Army soldiers Weathers, Sgt. Joshua Heath and husband-and-wife Mark and Carol Evans are recovering from various injuries at Walter Reed National Military Medical Center. During The American Legion National Convention, underway in Baltimore, they learned about VA benefits, received information about careers, and enjoyed experiences like a behind-the-scenes tour at the National Aquarium and the preseason football game between the Baltimore Ravens and Washington Redskins.

“We enjoyed talking with them and networking with them, knowing that these programs are out there and learning the information,” Weathers said. “We are all really grateful. It was really fantastic. It was a great opportunity to learn about VA benefits from the people who were there. It’s a very unique opportunity.”

The trip to Baltimore will have an impact even after the soldiers return to Walter Reed.

“This is an opportunity to get away and not be so intimately focused on the rehab and recovery part,” Weathers said. “This helps our resiliency. The resiliency helps our ability to handle the mental aspect of things as much as the physical part. For me, attending the events, having fun and getting the knowledge and enjoying the camaraderie, and meeting new people, has been great for the mental resilience in our recovery.”

Heath, who was on bedrest for four months while he recovered from back surgery, is thankful for this weekend’s experience. “Unless you’ve been through it, you never understand what it means that people will come help out and take us to Baltimore for a weekend,” he said. “It’s amazing.
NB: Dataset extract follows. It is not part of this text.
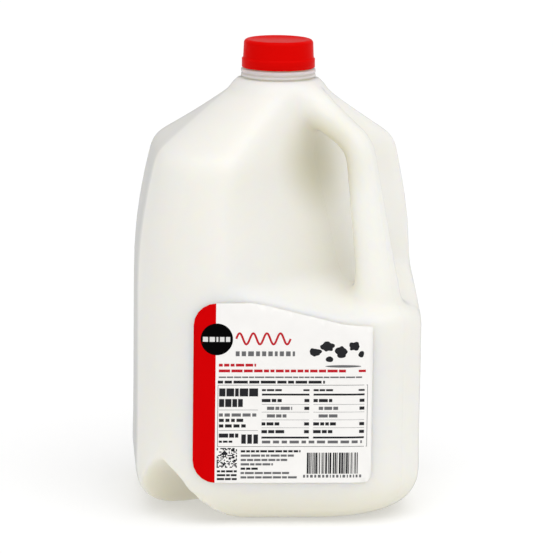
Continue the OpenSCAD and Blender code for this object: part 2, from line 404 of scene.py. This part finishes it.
def wall_at(surface, x, z):
    """How far back a surface lies at a place on the labelled wall."""
    return surface.ray_cast(Vector((x, look_from, z)), Vector((0, 1, 0)))[0].y


def press(shape, lift):
    """Presses a divided shape onto the jug's skin, at a given lift.

    In the flat shape y runs from 0 at the back to minus its thickness at the front.
    """
    for v in shape.verts:
        v.co.y += wall_at(skin_surface, v.co.x, v.co.z) - lift


def label_blank(thickness):
    """The label's own outline as a flat shape of a given thickness."""
    shape = copy_of(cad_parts["label"])
    for v in shape.verts:
        front = wall_at(jug_wall, v.co.x, v.co.z) - v.co.y > frame_half_thickness
        v.co.y = -thickness if front else 0
    return shape


film = label_blank(film_thickness + film_sunk)
divide(film)
press(film, -film_sunk)
bmesh.ops.recalc_face_normals(film, faces=film.faces)


def printed(name, colour, roughness):
    """Label stock or ink: a flat colour with a faint mottle and a satin finish."""
    material, nodes, links, shader = new_material(name, colour, roughness)
    cloud = add_noise(nodes, links, 120, 3).outputs["Fac"]
    darker = tuple(c * 0.96 for c in colour)
    lighter = tuple(min(1, c * 1.03) for c in colour)
    links.new(blend(nodes, links, cloud, darker, lighter), shader.inputs["Base Color"])
    shader.inputs["Specular IOR Level"].default_value = 0.015
    vary_roughness(nodes, links, shader, 60, roughness - 0.05, roughness + 0.05)
    return material


label_film = add_object("label_film", film, printed("label_stock", (0.97, 0.955, 0.93), 0.36))
label_film.data.set_sharp_from_angle(angle=math.radians(40))
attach(label_film, "root")
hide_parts("label")

# ---- Red stripe and black disc ----
# Two solid fields of ink on the film: a stripe that fills the label's left end, with its rounded
# corners, and a disc that sits across the stripe's edge. The disc holds a plain row of white blocks.
stripe_width = 0.0117
disc_x, disc_z, disc_radius = 12.2, 77.3, 8.5
stripe_red = (0.68, 0.0, 0.001)
disc_black = (0.0015, 0.0015, 0.0015)
disc_white = (0.80, 0.80, 0.78)

stripe = label_blank(ink_thickness)
bmesh.ops.bisect_plane(stripe, geom=stripe.verts[:] + stripe.edges[:] + stripe.faces[:],
                       plane_co=(label_low.x + stripe_width, 0, 0), plane_no=(1, 0, 0),
                       clear_outer=True)
bmesh.ops.holes_fill(stripe, edges=[e for e in stripe.edges if e.is_boundary])
divide(stripe)
press(stripe, film_thickness)


def add_print(name, shape, lift, colour):
    """Presses a flat field of ink onto the film."""
    divide(shape)
    press(shape, lift)
    bmesh.ops.recalc_face_normals(shape, faces=shape.faces)
    ink = add_object(name, shape, printed(name, colour, 0.33))
    ink.data.set_sharp_from_angle(angle=math.radians(40))
    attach(ink, "root")
    return ink


def block(shape, left, right, low, high):
    """A block of ink. Its edges are in millimetres from the label's left and lower edges."""
    size = Vector(((right - left) / 1000, ink_thickness, (high - low) / 1000))
    middle = Vector((label_low.x + (left + right) / 2000, -ink_thickness / 2,
                     label_low.z + (low + high) / 2000))
    bmesh.ops.create_cube(shape, size=1, matrix=Matrix.LocRotScale(middle, None, size))


def blob(shape, x, z, radius, squeeze, ragged):
    """A round or uneven patch of ink, in millimetres from the label's left and lower edges."""
    middle = Vector((label_low.x + x / 1000, 0, label_low.z + z / 1000))
    made = bmesh.ops.create_circle(shape, cap_ends=True, radius=radius / 1000, segments=48,
                                   matrix=Matrix.Rotation(math.pi / 2, 4, "X"))["verts"]
    for v in made:
        v.co *= 1 + ragged * noise.noise(v.co * 400 + middle * 900)
        v.co.z *= squeeze
        v.co += middle
    face = made[0].link_faces[0]
    front = bmesh.ops.extrude_face_region(shape, geom=[face])["geom"]
    for v in [g for g in front if isinstance(g, bmesh.types.BMVert)]:
        v.co.y -= ink_thickness


stripe_ink = add_object("label_stripe", stripe, printed("label_stripe", stripe_red, 0.33))
stripe_ink.data.set_sharp_from_angle(angle=math.radians(40))
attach(stripe_ink, "root")

disc = bmesh.new()
blob(disc, disc_x, disc_z, disc_radius, 1, 0)
add_print("label_disc", disc, film_thickness + ink_thickness, disc_black)

disc_row = bmesh.new()
for left, right in ((4.9, 7.6), (8.4, 11.2), (12.0, 13.0), (13.8, 16.2), (17.0, 19.2)):
    block(disc_row, left, right, 76.0, 78.6)
add_print("label_disc_row", disc_row, film_thickness + 2 * ink_thickness, disc_white)

# ---- Small print ----
# Everything that would be words is a row of plain blocks, so that the label says nothing.
# The rows, the ruled table, the square code and the bars keep their size, place and weight.
# All places and sizes here are in millimetres from the label's left and lower edges.
tiny_text, small_text, table_text = 1.1, 1.5, 1.7
text_left, text_right = 13.4, 80.4
dice = random.Random(11)
black_print = bmesh.new()
grey_print = bmesh.new()
red_print = bmesh.new()


def row(shape, left, right, middle, height, longest, gap=0.9):
    """A line of small print: blocks of uneven length with narrow gaps."""
    x = left
    while x < right - 0.5:
        end = min(right, x + longest * dice.uniform(0.35, 1))
        block(shape, x, end, middle - height / 2, middle + height / 2)
        x = end + gap


def wave(shape, left, right, middle, height, stroke, turns):
    """A wavy line of even stroke."""
    made = bmesh.ops.create_grid(shape, x_segments=turns * 16, y_segments=1, size=0.5)["verts"]
    length = (right - left) / 1000
    for v in made:
        along, side = v.co.x + 0.5, v.co.y * 2
        angle = along * turns * math.tau
        rise = height / 2000 * math.sin(angle)
        slope = height / 2000 * math.cos(angle) * turns * math.tau / length
        lean = math.hypot(1, slope)
        v.co = Vector((label_low.x + left / 1000 + along * length - slope / lean * side * stroke / 2000,
                       0,
                       label_low.z + middle / 1000 + rise + side * stroke / 2000 / lean))
    faces = list({f for v in made for f in v.link_faces})
    front = bmesh.ops.extrude_face_region(shape, geom=faces)["geom"]
    for v in [g for g in front if isinstance(g, bmesh.types.BMVert)]:
        v.co.y -= ink_thickness


# the heading beside the disc: a wavy line over a row of blocks, and two red rows under them
wave(red_print, 22.4, 51.0, 77.6, 6.0, 1.1, 4)
row(grey_print, 22.2, 53.4, 69.6, 2.6, 3.2, 1.1)
row(red_print, text_left, 33.0, 63.5, small_text, 5.0, 0.7)
row(red_print, text_left, text_right, 60.4, small_text, 6.0, 0.7)
block(red_print, 87.2, 91.0, 59.7, 61.0)
row(grey_print, text_left, 89.0, 57.0, 0.8, 5.0, 0.4)
row(black_print, 12.9, 69.4, 54.4, small_text, 8.0, 0.8)

# six uneven patches, as on a cow's hide, over a grey ground line
for x, z, radius, squeeze in ((64.0, 70.5, 2.9, 0.8), (70.6, 73.4, 3.4, 0.72), (77.8, 70.4, 3.1, 1.0),
                              (84.6, 73.6, 2.9, 0.85), (72.0, 66.8, 1.7, 0.8), (88.4, 69.0, 1.6, 1.1)):
    blob(black_print, x, z, radius, squeeze, 0.55)
blob(grey_print, 79.0, 62.9, 9.5, 0.07, 0)

# the ruled table: its frame, and in its left column the title, the lines under it and a number
table_left, table_right, table_low, table_high, rule = 12.9, 92.2, 19.5, 52.9, 0.28
block(grey_print, table_left, table_right, table_high - rule, table_high)
block(grey_print, table_left, table_right, table_low, table_low + rule)
block(grey_print, table_left, table_left + rule, table_low, table_high)
block(grey_print, table_right - rule, table_right, table_low, table_high)
title_left, title_right, title_height = 13.7, 34.3, 4.3
title_rows = ((46.7, ((title_left, 17.0), (17.5, 21.6), (22.1, 24.0), (24.5, 29.0), (29.5, 34.2))),
              (41.0, ((title_left, 16.4), (16.9, 20.2), (20.7, 23.2), (23.7, 26.2))))
for low, ends in title_rows:
    for left, right in ends:
        block(black_print, left, right, low, low + title_height)
block(grey_print, 13.6, title_right, 39.3, 39.5)
row(grey_print, title_left, 34.0, 36.7, table_text, 5.0)
row(black_print, title_left, 26.5, 33.8, table_text, 5.0)
row(black_print, title_left, 29.0, 30.8, table_text, 5.0)
block(grey_print, 13.6, title_right, 28.2, 28.4)
row(black_print, title_left, 24.0, 25.6, 2.2, 6.0, 0.5)
row(black_print, title_left, 21.5, 22.3, tiny_text, 4.0, 0.5)
for left in (25.6, 28.8, 32.0):
    block(black_print, left, left + 2.4, 21.2, 26.2)

# its two right columns, with a heavy rule at the top and the foot, and a thin one between rows
columns = ((36.2, 61.3), (63.5, 90.5))
row_heights = (44.5, 40.3, 36.2, 31.9, 27.7)
heavy_rows = (0, 3, 4)
row_without_value = 2
light_inset = 2.8
value_width = 2.6
heavy_rule, thin_rule = 1.0, 0.16
for left, right in columns:
    block(black_print, left, right, 47.2, 47.2 + heavy_rule)
    block(black_print, left, right, 24.0, 24.0 + heavy_rule)
    row(black_print, left, left + 10.5, 50.1, tiny_text, 4.0, 0.5)
    block(black_print, right - 3.2, right, 49.6, 50.6)
    for k, height in enumerate(row_heights):
        ink = black_print if k in heavy_rows else grey_print
        inset = 0 if k in heavy_rows else light_inset
        row(ink, left + inset, left + inset + dice.uniform(9, 14), height, table_text, 5.0, 0.6)
        if k != row_without_value:
            block(black_print, right - value_width, right,
                  height - table_text / 2, height + table_text / 2)
        if k < len(row_heights) - 1:
            middle = (height + row_heights[k + 1]) / 2
            block(grey_print, left, right, middle - thin_rule / 2, middle + thin_rule / 2)
row(grey_print, 36.5, 89.5, 22.1, small_text, 6.0, 1.4)

# the square code, with no message in it, and the lines beside it
code_left, code_low, code_side, code_cells, code_filled = 12.7, 8.2, 10.7, 17, 0.52
cell = code_side / code_cells
for i in range(code_cells):
    for j in range(code_cells):
        if dice.random() < code_filled:
            block(black_print, code_left + i * cell, code_left + (i + 1) * cell,
                  code_low + j * cell, code_low + (j + 1) * cell)
for middle in (6.3, 4.2, 2.1):
    row(black_print, 12.9, 23.4, middle, tiny_text, 4.5, 0.5)
lines_left, lines_top, line_pitch = 25.4, 17.1, 2.35
for k, line_end in enumerate((57.0, 53.5, 50.0, 42.5, 34.5, 51.5, 55.5)):
    row(black_print if k in (0, 4) else grey_print, lines_left, line_end,
        lines_top - line_pitch * k, 1.15, 5.0, 0.5)

# the bars, whose widths are thrown at random, and a row of blocks under them
bars_left, bars_right, bars_low, bars_high = 60.4, 88.2, 4.9, 16.3
last_bar_room = 0.6
x = bars_left
while x < bars_right - last_bar_room:
    width = dice.choice((0.25, 0.25, 0.5, 0.5, 0.75, 1.0))
    block(black_print, x, min(x + width, bars_right), bars_low, bars_high)
    x += width + dice.choice((0.25, 0.25, 0.5, 0.75))
row(grey_print, 58.5, 90.0, 3.6, small_text, 1.5, 0.8)

print_black = (0.025, 0.025, 0.028)
print_grey = (0.16, 0.16, 0.165)
print_red = (0.55, 0.02, 0.03)
add_print("label_black_print", black_print, film_thickness, print_black)
add_print("label_grey_print", grey_print, film_thickness, print_grey)
add_print("label_red_print", red_print, film_thickness, print_red)

# ---- Floor and light ----
# A white floor that glows a little, like a lit table, so that no dark shadow lies under the jug.
# One broad soft light shines from high up in front. The white sky is a little brighter at the right.
floor_size = 12
floor_glow = 0.33
key_strength = 1.55
key_spread = math.radians(70)
key_direction = Vector((-0.15, 0.85, -2.0))
sky_bright_side = Vector((0.80, 0.60, 0.0))
sky_dim, sky_bright = 0.48, 0.60
white = (1, 1, 1, 1)

floor_shape = bmesh.new()
bmesh.ops.create_grid(floor_shape, x_segments=1, y_segments=1, size=floor_size)
floor_mesh = bpy.data.meshes.new("floor")
floor_shape.to_mesh(floor_mesh)
floor_shape.free()
floor_paint, _, _, floor_shader = new_material("floor_paint", (0.70, 0.70, 0.70), 0.9)
floor_shader.inputs["Specular IOR Level"].default_value = 0.0
floor_shader.inputs["Emission Color"].default_value = white
floor_shader.inputs["Emission Strength"].default_value = floor_glow
floor_mesh.materials.append(floor_paint)
floor = bpy.data.objects.new("floor", floor_mesh)
scene.collection.objects.link(floor)

key_data = bpy.data.lights.new("key", "SUN")
key_data.energy = key_strength
key_data.angle = key_spread
key = bpy.data.objects.new("key", key_data)
scene.collection.objects.link(key)
key.rotation_euler = key_direction.to_track_quat("-Z", "Y").to_euler()

world = bpy.data.worlds.new("sky")
scene.world = world
world.use_nodes = True
sky_nodes, sky_links = world.node_tree.nodes, world.node_tree.links
background = sky_nodes["Background"]
background.inputs["Color"].default_value = white
sky_place = sky_nodes.new("ShaderNodeTexCoord")
sky_side = sky_nodes.new("ShaderNodeVectorMath")
sky_side.operation = "DOT_PRODUCT"
sky_side.inputs[1].default_value = sky_bright_side
sky_links.new(sky_place.outputs["Generated"], sky_side.inputs[0])
sky_strength = sky_nodes.new("ShaderNodeMapRange")
sky_strength.inputs["From Min"].default_value = -1.0
sky_strength.inputs["To Min"].default_value = sky_dim
sky_strength.inputs["To Max"].default_value = sky_bright
sky_links.new(sky_side.outputs["Value"], sky_strength.inputs["Value"])
sky_links.new(sky_strength.outputs["Result"], background.inputs["Strength"])
scene.view_settings.view_transform = "Standard"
Now, we have friends and information that will be with us for the rest of our lives.”

The social aspect is important to the Evanses.
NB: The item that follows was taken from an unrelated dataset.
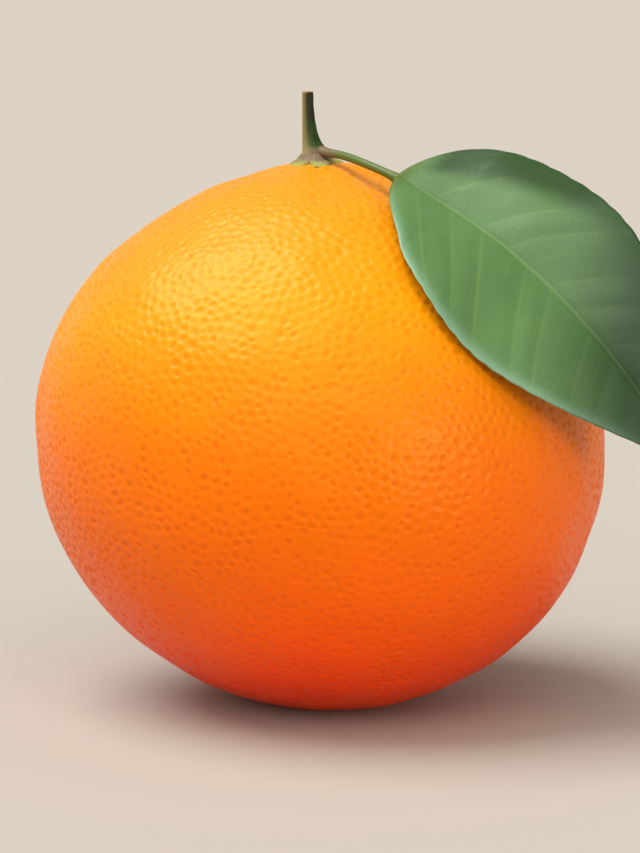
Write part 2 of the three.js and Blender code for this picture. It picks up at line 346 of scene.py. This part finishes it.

“We’re both hermit crabs,” said Carol, who met Mark while they were stationed in Germany. “It does help to go out and meet new people and see different places. We had never been to Baltimore. It opens everything up.”

The weekend activities opened up Carol’s eyes to the Legion.

“The American Legion – I had no idea they did so much for veterans,” she said. “I knew about them, but I didn’t know what they did. It gives me the opportunity to go back and get my BA in my field. For the donors, they are the ones who made this possible. So, thank you. I’m grateful.”

The Baltimore trip was paid for by OCW, which is funded through donations to the program. OCW also provides equipment for adaptive sports therapy programs, clothing and toiletries for homeless veterans, and other items that assist wounded service personnel and veterans.

“The donations, which make it possible for OCW, is truly a blessing,” said Weathers, who added that he intends to join the Legion when he returns home to Tennessee. “It’s very humbling for me. It is impossible to be able to describe in words how grateful I am. It’s truly a blessing.”